### [Stated problem]
Beneath this instruction is a block of data; output from it exactly the lines that run from the one containing "Write part 4" through the one containing "return np.array(LOCK_POS +", inclusive.

### [Records for this task]
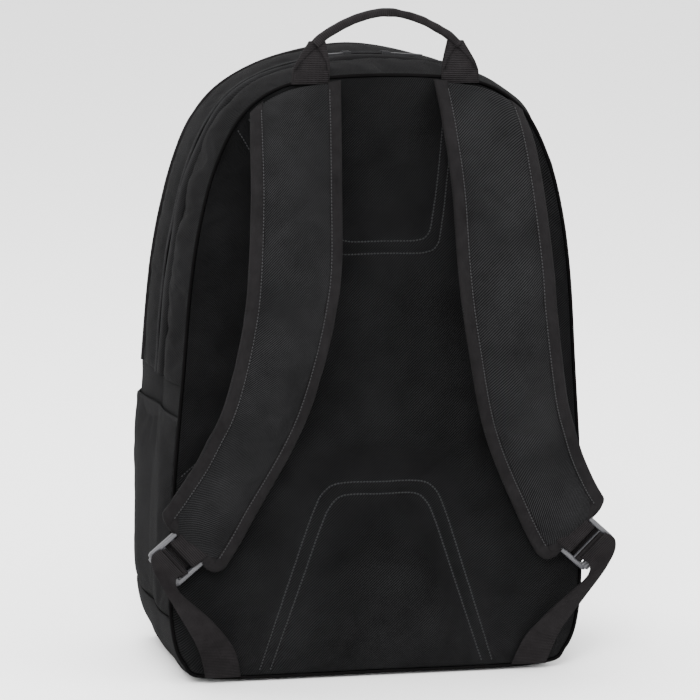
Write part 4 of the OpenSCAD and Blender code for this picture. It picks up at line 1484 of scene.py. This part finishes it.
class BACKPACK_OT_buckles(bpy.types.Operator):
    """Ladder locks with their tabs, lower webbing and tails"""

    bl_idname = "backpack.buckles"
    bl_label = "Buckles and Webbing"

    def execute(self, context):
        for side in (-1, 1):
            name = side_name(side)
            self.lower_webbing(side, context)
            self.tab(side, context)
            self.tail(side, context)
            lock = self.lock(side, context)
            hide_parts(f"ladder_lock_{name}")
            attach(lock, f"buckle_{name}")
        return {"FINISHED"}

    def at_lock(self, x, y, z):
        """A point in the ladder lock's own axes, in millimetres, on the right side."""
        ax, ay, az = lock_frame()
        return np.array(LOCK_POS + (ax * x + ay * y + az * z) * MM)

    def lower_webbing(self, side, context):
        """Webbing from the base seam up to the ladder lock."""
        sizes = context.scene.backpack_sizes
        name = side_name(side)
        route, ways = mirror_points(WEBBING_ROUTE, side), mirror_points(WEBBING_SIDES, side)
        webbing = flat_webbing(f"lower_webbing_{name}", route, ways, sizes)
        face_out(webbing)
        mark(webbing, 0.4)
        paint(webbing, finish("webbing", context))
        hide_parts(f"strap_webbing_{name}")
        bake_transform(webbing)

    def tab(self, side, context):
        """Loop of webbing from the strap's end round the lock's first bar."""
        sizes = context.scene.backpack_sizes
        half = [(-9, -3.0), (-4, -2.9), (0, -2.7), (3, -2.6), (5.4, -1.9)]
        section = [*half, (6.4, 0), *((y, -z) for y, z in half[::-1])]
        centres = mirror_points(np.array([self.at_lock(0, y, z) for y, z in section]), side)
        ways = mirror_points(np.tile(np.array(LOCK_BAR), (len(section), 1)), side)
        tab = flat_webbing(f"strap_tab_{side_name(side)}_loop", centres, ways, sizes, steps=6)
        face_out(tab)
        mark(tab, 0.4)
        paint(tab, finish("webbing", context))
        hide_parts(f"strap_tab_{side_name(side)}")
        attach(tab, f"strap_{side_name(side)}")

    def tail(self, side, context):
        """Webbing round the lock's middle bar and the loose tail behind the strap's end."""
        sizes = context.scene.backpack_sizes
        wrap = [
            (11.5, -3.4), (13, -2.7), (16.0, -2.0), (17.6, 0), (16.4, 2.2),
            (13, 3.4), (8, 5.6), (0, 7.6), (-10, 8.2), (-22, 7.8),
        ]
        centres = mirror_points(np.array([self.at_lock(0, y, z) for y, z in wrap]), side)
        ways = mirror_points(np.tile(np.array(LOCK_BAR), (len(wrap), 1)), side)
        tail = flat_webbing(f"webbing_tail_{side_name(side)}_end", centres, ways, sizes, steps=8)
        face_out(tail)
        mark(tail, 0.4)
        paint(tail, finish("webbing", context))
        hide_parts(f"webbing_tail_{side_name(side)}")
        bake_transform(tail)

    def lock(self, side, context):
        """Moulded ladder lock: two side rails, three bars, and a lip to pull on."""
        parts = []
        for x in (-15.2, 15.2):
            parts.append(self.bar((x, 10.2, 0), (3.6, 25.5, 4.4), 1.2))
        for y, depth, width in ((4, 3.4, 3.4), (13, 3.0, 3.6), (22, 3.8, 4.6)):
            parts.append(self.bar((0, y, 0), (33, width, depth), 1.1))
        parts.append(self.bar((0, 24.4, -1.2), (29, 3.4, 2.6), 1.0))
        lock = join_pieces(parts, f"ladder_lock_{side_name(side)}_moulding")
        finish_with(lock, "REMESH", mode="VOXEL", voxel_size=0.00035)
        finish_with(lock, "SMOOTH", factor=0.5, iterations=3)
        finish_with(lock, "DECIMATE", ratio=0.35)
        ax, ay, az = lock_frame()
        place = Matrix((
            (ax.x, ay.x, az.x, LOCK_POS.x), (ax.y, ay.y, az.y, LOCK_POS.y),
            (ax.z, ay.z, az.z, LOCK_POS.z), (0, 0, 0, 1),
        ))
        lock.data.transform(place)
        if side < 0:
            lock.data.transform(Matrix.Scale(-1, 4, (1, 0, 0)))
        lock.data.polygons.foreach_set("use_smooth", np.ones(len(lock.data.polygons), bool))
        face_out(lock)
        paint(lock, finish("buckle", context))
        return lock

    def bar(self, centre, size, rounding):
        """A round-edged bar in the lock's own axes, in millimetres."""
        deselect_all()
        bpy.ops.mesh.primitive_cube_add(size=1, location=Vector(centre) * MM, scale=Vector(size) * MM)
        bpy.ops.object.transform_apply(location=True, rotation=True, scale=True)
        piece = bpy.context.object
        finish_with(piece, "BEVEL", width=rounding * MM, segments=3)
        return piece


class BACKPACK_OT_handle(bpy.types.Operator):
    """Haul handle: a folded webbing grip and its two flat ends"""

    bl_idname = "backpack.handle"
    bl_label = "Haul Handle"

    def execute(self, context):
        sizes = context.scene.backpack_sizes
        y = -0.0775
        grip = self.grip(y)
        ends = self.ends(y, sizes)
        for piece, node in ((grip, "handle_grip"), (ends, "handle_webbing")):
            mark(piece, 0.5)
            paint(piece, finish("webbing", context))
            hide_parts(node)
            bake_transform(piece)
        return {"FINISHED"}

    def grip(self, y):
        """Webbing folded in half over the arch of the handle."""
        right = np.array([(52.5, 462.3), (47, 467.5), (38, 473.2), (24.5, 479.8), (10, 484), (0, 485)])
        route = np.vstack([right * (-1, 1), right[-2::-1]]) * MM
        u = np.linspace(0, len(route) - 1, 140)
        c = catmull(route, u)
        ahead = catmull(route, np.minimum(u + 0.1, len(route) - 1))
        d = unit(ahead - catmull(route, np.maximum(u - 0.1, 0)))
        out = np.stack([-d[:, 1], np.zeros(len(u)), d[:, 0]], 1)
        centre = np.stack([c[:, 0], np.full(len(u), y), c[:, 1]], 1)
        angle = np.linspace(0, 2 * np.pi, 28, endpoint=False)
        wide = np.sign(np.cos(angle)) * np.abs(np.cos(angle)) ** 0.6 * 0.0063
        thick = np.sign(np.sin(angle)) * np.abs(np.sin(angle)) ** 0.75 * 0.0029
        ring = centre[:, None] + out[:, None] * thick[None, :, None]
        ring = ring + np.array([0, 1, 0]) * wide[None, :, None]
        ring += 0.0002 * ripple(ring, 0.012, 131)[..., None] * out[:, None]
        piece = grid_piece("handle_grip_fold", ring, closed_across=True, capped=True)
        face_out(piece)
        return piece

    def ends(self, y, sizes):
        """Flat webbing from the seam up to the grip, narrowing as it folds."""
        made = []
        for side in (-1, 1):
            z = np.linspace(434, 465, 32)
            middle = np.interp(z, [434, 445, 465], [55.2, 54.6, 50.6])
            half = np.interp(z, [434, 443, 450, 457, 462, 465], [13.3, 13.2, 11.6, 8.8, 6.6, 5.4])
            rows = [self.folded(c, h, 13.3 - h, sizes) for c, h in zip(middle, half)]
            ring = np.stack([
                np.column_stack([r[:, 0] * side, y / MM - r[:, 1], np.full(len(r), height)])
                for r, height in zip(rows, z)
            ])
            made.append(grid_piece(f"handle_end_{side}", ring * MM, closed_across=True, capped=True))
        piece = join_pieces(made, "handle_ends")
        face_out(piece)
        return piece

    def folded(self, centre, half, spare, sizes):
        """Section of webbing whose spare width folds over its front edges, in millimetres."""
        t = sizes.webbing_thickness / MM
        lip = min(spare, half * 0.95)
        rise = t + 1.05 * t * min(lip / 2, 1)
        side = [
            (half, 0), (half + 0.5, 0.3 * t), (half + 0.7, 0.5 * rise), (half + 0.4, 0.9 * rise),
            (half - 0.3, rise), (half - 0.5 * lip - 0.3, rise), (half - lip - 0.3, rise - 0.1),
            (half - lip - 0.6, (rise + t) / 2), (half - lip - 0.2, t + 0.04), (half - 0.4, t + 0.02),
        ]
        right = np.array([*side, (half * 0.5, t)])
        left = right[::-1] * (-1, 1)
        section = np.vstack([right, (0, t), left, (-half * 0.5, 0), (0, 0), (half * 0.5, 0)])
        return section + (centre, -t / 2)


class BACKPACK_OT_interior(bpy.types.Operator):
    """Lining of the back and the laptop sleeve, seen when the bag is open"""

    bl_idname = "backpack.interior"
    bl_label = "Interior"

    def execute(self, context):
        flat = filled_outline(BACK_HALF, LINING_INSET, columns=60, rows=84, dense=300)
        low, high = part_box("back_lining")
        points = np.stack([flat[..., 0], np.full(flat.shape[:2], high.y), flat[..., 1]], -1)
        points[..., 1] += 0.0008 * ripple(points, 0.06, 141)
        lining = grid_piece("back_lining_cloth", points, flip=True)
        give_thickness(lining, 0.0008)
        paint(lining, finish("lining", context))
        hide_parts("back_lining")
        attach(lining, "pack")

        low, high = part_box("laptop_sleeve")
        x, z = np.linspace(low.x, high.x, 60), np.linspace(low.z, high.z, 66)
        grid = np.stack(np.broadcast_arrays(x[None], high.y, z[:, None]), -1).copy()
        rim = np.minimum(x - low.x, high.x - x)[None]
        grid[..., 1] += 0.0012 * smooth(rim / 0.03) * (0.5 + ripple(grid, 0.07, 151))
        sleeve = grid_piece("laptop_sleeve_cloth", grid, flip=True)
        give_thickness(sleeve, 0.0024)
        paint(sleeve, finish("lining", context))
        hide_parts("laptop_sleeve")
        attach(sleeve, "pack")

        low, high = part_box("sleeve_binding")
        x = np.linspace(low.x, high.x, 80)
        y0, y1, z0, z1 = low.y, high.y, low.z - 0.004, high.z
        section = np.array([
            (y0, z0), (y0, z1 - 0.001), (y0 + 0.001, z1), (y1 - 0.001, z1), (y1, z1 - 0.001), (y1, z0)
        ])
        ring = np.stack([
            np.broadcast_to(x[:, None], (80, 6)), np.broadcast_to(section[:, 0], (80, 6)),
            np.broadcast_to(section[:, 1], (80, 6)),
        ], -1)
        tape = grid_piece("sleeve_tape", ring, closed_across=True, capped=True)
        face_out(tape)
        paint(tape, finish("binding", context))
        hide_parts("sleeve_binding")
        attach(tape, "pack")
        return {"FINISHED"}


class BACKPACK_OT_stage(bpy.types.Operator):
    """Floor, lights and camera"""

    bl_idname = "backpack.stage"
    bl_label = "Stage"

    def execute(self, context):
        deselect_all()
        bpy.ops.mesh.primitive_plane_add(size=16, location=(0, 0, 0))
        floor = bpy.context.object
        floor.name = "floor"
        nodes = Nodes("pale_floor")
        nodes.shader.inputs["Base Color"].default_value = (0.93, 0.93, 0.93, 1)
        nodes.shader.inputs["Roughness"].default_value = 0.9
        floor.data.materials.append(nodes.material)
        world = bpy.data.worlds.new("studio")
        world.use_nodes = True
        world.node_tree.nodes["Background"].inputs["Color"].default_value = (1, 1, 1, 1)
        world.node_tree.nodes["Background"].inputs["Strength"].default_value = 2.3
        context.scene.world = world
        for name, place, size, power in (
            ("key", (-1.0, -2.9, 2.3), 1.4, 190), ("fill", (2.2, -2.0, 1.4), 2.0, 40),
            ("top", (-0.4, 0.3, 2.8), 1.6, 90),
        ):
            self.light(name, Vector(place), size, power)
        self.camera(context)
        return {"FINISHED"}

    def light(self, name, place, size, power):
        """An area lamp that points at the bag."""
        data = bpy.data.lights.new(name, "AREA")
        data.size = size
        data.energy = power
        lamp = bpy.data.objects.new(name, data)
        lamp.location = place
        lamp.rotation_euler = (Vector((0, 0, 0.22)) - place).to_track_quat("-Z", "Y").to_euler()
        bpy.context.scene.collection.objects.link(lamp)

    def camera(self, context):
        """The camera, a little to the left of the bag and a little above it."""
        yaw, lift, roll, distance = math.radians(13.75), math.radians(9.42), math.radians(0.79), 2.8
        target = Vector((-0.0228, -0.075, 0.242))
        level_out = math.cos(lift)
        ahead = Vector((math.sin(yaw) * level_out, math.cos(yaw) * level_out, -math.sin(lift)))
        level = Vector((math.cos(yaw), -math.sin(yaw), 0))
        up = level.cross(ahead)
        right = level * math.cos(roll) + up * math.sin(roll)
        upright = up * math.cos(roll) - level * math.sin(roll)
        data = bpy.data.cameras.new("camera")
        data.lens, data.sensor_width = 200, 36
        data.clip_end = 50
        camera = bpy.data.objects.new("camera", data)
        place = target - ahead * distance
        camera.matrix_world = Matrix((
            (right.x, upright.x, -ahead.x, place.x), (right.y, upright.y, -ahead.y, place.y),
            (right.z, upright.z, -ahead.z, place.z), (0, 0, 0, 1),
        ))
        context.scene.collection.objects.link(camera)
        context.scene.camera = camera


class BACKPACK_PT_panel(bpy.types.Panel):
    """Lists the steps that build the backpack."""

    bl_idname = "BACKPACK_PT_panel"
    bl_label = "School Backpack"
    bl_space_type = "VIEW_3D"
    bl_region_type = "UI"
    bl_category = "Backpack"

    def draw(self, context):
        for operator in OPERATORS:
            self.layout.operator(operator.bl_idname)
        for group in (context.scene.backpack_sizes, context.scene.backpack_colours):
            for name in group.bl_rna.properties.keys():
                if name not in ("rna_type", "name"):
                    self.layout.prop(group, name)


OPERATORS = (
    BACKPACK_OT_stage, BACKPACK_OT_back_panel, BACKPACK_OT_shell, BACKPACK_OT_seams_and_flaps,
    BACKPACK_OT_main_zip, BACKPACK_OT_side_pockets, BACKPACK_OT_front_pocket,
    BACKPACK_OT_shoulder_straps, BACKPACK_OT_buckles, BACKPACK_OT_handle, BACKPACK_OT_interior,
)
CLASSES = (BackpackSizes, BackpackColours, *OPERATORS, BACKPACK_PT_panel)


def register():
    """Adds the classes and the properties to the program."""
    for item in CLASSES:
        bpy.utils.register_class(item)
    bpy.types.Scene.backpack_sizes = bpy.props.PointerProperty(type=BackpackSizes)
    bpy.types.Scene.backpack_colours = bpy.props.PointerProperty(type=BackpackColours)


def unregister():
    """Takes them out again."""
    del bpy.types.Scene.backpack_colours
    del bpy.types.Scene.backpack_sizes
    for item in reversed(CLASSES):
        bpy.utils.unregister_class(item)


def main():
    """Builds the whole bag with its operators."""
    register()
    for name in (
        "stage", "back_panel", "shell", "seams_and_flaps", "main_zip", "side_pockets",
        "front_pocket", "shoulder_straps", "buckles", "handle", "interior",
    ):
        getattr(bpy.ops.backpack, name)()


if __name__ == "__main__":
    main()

---

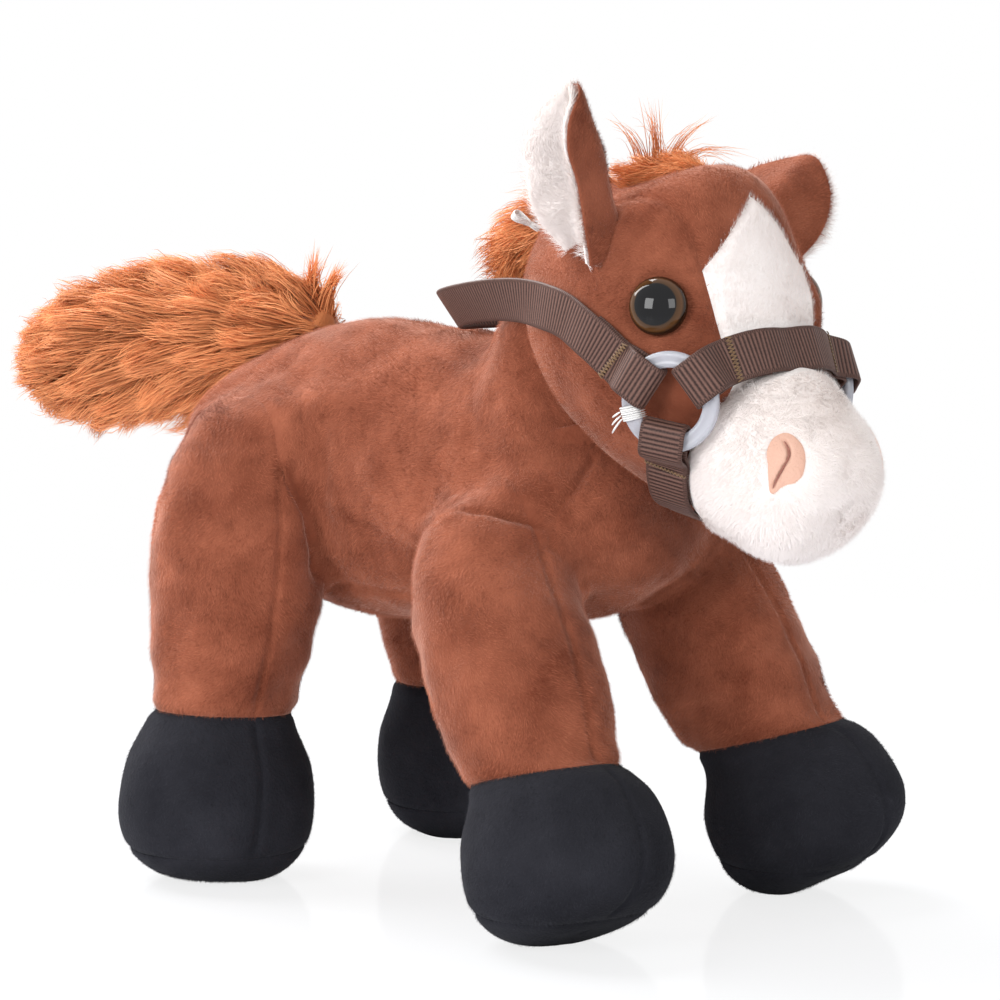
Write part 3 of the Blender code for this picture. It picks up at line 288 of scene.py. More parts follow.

### [Task answer]
Write part 4 of the OpenSCAD and Blender code for this picture. It picks up at line 1484 of scene.py. This part finishes it.
class BACKPACK_OT_buckles(bpy.types.Operator):
    """Ladder locks with their tabs, lower webbing and tails"""

    bl_idname = "backpack.buckles"
    bl_label = "Buckles and Webbing"

    def execute(self, context):
        for side in (-1, 1):
            name = side_name(side)
            self.lower_webbing(side, context)
            self.tab(side, context)
            self.tail(side, context)
            lock = self.lock(side, context)
            hide_parts(f"ladder_lock_{name}")
            attach(lock, f"buckle_{name}")
        return {"FINISHED"}

    def at_lock(self, x, y, z):
        """A point in the ladder lock's own axes, in millimetres, on the right side."""
        ax, ay, az = lock_frame()
        return np.array(LOCK_POS + (ax * x + ay * y + az * z) * MM)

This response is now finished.